* **What is expected**
Print the data exactly, leaving nothing out.
--- START Data section ---
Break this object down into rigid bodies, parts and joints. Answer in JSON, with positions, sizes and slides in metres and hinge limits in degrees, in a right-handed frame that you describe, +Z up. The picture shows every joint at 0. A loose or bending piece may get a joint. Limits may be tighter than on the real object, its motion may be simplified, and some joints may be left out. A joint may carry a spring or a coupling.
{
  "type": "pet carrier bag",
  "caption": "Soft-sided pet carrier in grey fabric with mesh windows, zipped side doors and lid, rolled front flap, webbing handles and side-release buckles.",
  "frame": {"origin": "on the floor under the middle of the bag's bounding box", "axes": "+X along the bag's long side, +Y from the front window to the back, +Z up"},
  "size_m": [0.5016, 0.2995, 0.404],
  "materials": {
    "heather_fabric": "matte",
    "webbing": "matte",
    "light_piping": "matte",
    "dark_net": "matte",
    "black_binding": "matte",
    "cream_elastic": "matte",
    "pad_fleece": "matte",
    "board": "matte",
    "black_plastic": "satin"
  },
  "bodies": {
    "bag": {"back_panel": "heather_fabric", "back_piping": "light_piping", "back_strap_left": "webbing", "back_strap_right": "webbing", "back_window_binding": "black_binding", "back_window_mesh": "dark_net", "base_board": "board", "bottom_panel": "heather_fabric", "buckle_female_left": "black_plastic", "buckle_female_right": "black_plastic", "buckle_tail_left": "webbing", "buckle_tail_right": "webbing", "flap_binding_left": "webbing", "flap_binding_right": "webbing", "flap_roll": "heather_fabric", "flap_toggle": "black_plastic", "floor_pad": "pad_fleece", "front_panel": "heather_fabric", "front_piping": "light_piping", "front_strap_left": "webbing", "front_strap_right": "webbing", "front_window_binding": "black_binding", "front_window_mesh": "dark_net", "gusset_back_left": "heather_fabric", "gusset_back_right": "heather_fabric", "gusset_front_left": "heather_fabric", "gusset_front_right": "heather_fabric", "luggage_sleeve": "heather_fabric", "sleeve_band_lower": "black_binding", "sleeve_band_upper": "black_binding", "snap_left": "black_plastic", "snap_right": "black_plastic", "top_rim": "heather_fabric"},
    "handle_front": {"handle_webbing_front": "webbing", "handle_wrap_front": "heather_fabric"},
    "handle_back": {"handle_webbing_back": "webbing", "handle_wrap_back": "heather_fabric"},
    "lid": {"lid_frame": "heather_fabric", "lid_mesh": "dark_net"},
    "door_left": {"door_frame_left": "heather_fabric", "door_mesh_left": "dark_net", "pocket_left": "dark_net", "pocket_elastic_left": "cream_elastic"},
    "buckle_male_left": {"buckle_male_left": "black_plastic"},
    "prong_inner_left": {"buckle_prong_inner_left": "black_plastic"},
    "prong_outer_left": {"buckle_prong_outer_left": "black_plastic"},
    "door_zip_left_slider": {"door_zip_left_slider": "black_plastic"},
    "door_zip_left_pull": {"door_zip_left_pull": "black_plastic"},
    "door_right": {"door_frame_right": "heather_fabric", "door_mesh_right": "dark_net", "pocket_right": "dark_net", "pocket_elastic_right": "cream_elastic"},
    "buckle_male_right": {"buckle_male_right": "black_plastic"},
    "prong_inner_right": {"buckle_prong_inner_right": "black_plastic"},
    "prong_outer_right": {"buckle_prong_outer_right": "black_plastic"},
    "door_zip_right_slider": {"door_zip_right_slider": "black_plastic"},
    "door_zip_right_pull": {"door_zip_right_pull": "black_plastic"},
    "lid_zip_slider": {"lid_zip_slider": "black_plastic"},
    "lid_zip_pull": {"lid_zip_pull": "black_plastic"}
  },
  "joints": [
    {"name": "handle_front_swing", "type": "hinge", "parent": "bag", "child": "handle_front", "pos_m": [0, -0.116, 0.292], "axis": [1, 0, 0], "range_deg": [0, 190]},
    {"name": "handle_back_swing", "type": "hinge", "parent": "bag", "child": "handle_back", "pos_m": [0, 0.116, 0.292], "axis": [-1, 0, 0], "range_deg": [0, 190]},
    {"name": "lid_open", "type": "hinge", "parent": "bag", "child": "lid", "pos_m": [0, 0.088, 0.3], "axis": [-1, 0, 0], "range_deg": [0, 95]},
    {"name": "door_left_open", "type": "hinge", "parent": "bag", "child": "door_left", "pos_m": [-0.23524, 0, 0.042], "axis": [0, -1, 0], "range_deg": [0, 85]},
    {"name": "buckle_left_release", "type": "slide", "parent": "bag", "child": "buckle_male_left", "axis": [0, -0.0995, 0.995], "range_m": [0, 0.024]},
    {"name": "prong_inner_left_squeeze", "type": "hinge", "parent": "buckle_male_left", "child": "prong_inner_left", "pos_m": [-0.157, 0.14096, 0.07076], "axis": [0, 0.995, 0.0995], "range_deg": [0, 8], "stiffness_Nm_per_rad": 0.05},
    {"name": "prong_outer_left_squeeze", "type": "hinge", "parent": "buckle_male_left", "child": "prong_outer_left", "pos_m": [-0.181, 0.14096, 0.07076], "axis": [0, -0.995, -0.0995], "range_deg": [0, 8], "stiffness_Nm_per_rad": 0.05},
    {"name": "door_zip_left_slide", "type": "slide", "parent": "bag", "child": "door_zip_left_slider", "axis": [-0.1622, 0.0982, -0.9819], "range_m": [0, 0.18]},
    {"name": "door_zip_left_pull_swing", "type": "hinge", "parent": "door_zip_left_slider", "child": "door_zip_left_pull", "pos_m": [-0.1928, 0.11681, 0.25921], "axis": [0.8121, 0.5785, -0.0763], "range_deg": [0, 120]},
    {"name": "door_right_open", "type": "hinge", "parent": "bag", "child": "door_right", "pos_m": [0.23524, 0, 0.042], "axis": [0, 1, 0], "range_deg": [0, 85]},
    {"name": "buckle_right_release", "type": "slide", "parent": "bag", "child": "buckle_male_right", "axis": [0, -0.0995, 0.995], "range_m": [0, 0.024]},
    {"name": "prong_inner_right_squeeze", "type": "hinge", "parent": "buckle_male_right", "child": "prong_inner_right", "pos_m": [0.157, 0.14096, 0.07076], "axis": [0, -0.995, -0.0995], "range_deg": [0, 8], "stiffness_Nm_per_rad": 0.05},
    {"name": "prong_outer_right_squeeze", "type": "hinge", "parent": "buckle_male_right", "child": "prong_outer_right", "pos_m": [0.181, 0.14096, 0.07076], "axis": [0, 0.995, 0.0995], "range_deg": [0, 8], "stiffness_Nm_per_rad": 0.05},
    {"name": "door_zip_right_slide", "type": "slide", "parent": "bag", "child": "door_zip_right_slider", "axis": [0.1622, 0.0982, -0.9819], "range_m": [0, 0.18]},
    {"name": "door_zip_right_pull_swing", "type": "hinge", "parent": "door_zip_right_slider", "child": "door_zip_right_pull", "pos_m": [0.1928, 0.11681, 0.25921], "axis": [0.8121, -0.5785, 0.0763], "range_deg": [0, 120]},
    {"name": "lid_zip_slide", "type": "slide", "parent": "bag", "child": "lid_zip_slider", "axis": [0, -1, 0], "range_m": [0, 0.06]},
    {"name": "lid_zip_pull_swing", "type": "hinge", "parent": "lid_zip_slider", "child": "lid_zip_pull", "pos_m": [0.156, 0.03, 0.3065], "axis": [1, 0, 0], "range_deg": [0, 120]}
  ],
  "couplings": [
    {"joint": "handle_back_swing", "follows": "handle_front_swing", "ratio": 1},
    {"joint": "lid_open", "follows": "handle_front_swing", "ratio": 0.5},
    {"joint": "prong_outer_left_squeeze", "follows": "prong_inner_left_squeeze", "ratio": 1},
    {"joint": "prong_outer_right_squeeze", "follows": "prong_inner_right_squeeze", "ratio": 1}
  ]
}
--- END Data section ---
* **Finished exercise**
Break this object down into rigid bodies, parts and joints. Answer in JSON, with positions, sizes and slides in metres and hinge limits in degrees, in a right-handed frame that you describe, +Z up. The picture shows every joint at 0. A loose or bending piece may get a joint. Limits may be tighter than on the real object, its motion may be simplified, and some joints may be left out. A joint may carry a spring or a coupling.
{
  "type": "pet carrier bag",
  "caption": "Soft-sided pet carrier in grey fabric with mesh windows, zipped side doors and lid, rolled front flap, webbing handles and side-release buckles.",
  "frame": {"origin": "on the floor under the middle of the bag's bounding box", "axes": "+X along the bag's long side, +Y from the front window to the back, +Z up"},
  "size_m": [0.5016, 0.2995, 0.404],
  "materials": {
    "heather_fabric": "matte",
    "webbing": "matte",
    "light_piping": "matte",
    "dark_net": "matte",
    "black_binding": "matte",
    "cream_elastic": "matte",
    "pad_fleece": "matte",
    "board": "matte",
    "black_plastic": "satin"
  },
  "bodies": {
    "bag": {"back_panel": "heather_fabric", "back_piping": "light_piping", "back_strap_left": "webbing", "back_strap_right": "webbing", "back_window_binding": "black_binding", "back_window_mesh": "dark_net", "base_board": "board", "bottom_panel": "heather_fabric", "buckle_female_left": "black_plastic", "buckle_female_right": "black_plastic", "buckle_tail_left": "webbing", "buckle_tail_right": "webbing", "flap_binding_left": "webbing", "flap_binding_right": "webbing", "flap_roll": "heather_fabric", "flap_toggle": "black_plastic", "floor_pad": "pad_fleece", "front_panel": "heather_fabric", "front_piping": "light_piping", "front_strap_left": "webbing", "front_strap_right": "webbing", "front_window_binding": "black_binding", "front_window_mesh": "dark_net", "gusset_back_left": "heather_fabric", "gusset_back_right": "heather_fabric", "gusset_front_left": "heather_fabric", "gusset_front_right": "heather_fabric", "luggage_sleeve": "heather_fabric", "sleeve_band_lower": "black_binding", "sleeve_band_upper": "black_binding", "snap_left": "black_plastic", "snap_right": "black_plastic", "top_rim": "heather_fabric"},
    "handle_front": {"handle_webbing_front": "webbing", "handle_wrap_front": "heather_fabric"},
    "handle_back": {"handle_webbing_back": "webbing", "handle_wrap_back": "heather_fabric"},
    "lid": {"lid_frame": "heather_fabric", "lid_mesh": "dark_net"},
    "door_left": {"door_frame_left": "heather_fabric", "door_mesh_left": "dark_net", "pocket_left": "dark_net", "pocket_elastic_left": "cream_elastic"},
    "buckle_male_left": {"buckle_male_left": "black_plastic"},
    "prong_inner_left": {"buckle_prong_inner_left": "black_plastic"},
    "prong_outer_left": {"buckle_prong_outer_left": "black_plastic"},
    "door_zip_left_slider": {"door_zip_left_slider": "black_plastic"},
    "door_zip_left_pull": {"door_zip_left_pull": "black_plastic"},
    "door_right": {"door_frame_right": "heather_fabric", "door_mesh_right": "dark_net", "pocket_right": "dark_net", "pocket_elastic_right": "cream_elastic"},
    "buckle_male_right": {"buckle_male_right": "black_plastic"},
    "prong_inner_right": {"buckle_prong_inner_right": "black_plastic"},
    "prong_outer_right": {"buckle_prong_outer_right": "black_plastic"},
    "door_zip_right_slider": {"door_zip_right_slider": "black_plastic"},
    "door_zip_right_pull": {"door_zip_right_pull": "black_plastic"},
    "lid_zip_slider": {"lid_zip_slider": "black_plastic"},
    "lid_zip_pull": {"lid_zip_pull": "black_plastic"}
  },
  "joints": [
    {"name": "handle_front_swing", "type": "hinge", "parent": "bag", "child": "handle_front", "pos_m": [0, -0.116, 0.292], "axis": [1, 0, 0], "range_deg": [0, 190]},
    {"name": "handle_back_swing", "type": "hinge", "parent": "bag", "child": "handle_back", "pos_m": [0, 0.116, 0.292], "axis": [-1, 0, 0], "range_deg": [0, 190]},
    {"name": "lid_open", "type": "hinge", "parent": "bag", "child": "lid", "pos_m": [0, 0.088, 0.3], "axis": [-1, 0, 0], "range_deg": [0, 95]},
    {"name": "door_left_open", "type": "hinge", "parent": "bag", "child": "door_left", "pos_m": [-0.23524, 0, 0.042], "axis": [0, -1, 0], "range_deg": [0, 85]},
    {"name": "buckle_left_release", "type": "slide", "parent": "bag", "child": "buckle_male_left", "axis": [0, -0.0995, 0.995], "range_m": [0, 0.024]},
    {"name": "prong_inner_left_squeeze", "type": "hinge", "parent": "buckle_male_left", "child": "prong_inner_left", "pos_m": [-0.157, 0.14096, 0.07076], "axis": [0, 0.995, 0.0995], "range_deg": [0, 8], "stiffness_Nm_per_rad": 0.05},
    {"name": "prong_outer_left_squeeze", "type": "hinge", "parent": "buckle_male_left", "child": "prong_outer_left", "pos_m": [-0.181, 0.14096, 0.07076], "axis": [0, -0.995, -0.0995], "range_deg": [0, 8], "stiffness_Nm_per_rad": 0.05},
    {"name": "door_zip_left_slide", "type": "slide", "parent": "bag", "child": "door_zip_left_slider", "axis": [-0.1622, 0.0982, -0.9819], "range_m": [0, 0.18]},
    {"name": "door_zip_left_pull_swing", "type": "hinge", "parent": "door_zip_left_slider", "child": "door_zip_left_pull", "pos_m": [-0.1928, 0.11681, 0.25921], "axis": [0.8121, 0.5785, -0.0763], "range_deg": [0, 120]},
    {"name": "door_right_open", "type": "hinge", "parent": "bag", "child": "door_right", "pos_m": [0.23524, 0, 0.042], "axis": [0, 1, 0], "range_deg": [0, 85]},
    {"name": "buckle_right_release", "type": "slide", "parent": "bag", "child": "buckle_male_right", "axis": [0, -0.0995, 0.995], "range_m": [0, 0.024]},
    {"name": "prong_inner_right_squeeze", "type": "hinge", "parent": "buckle_male_right", "child": "prong_inner_right", "pos_m": [0.157, 0.14096, 0.07076], "axis": [0, -0.995, -0.0995], "range_deg": [0, 8], "stiffness_Nm_per_rad": 0.05},
    {"name": "prong_outer_right_squeeze", "type": "hinge", "parent": "buckle_male_right", "child": "prong_outer_right", "pos_m": [0.181, 0.14096, 0.07076], "axis": [0, 0.995, 0.0995], "range_deg": [0, 8], "stiffness_Nm_per_rad": 0.05},
    {"name": "door_zip_right_slide", "type": "slide", "parent": "bag", "child": "door_zip_right_slider", "axis": [0.1622, 0.0982, -0.9819], "range_m": [0, 0.18]},
    {"name": "door_zip_right_pull_swing", "type": "hinge", "parent": "door_zip_right_slider", "child": "door_zip_right_pull", "pos_m": [0.1928, 0.11681, 0.25921], "axis": [0.8121, -0.5785, 0.0763], "range_deg": [0, 120]},
    {"name": "lid_zip_slide", "type": "slide", "parent": "bag", "child": "lid_zip_slider", "axis": [0, -1, 0], "range_m": [0, 0.06]},
    {"name": "lid_zip_pull_swing", "type": "hinge", "parent": "lid_zip_slider", "child": "lid_zip_pull", "pos_m": [0.156, 0.03, 0.3065], "axis": [1, 0, 0], "range_deg": [0, 120]}
  ],
  "couplings": [
    {"joint": "handle_back_swing", "follows": "handle_front_swing", "ratio": 1},
    {"joint": "lid_open", "follows": "handle_front_swing", "ratio": 0.5},
    {"joint": "prong_outer_left_squeeze", "follows": "prong_inner_left_squeeze", "ratio": 1},
    {"joint": "prong_outer_right_squeeze", "follows": "prong_inner_right_squeeze", "ratio": 1}
  ]
}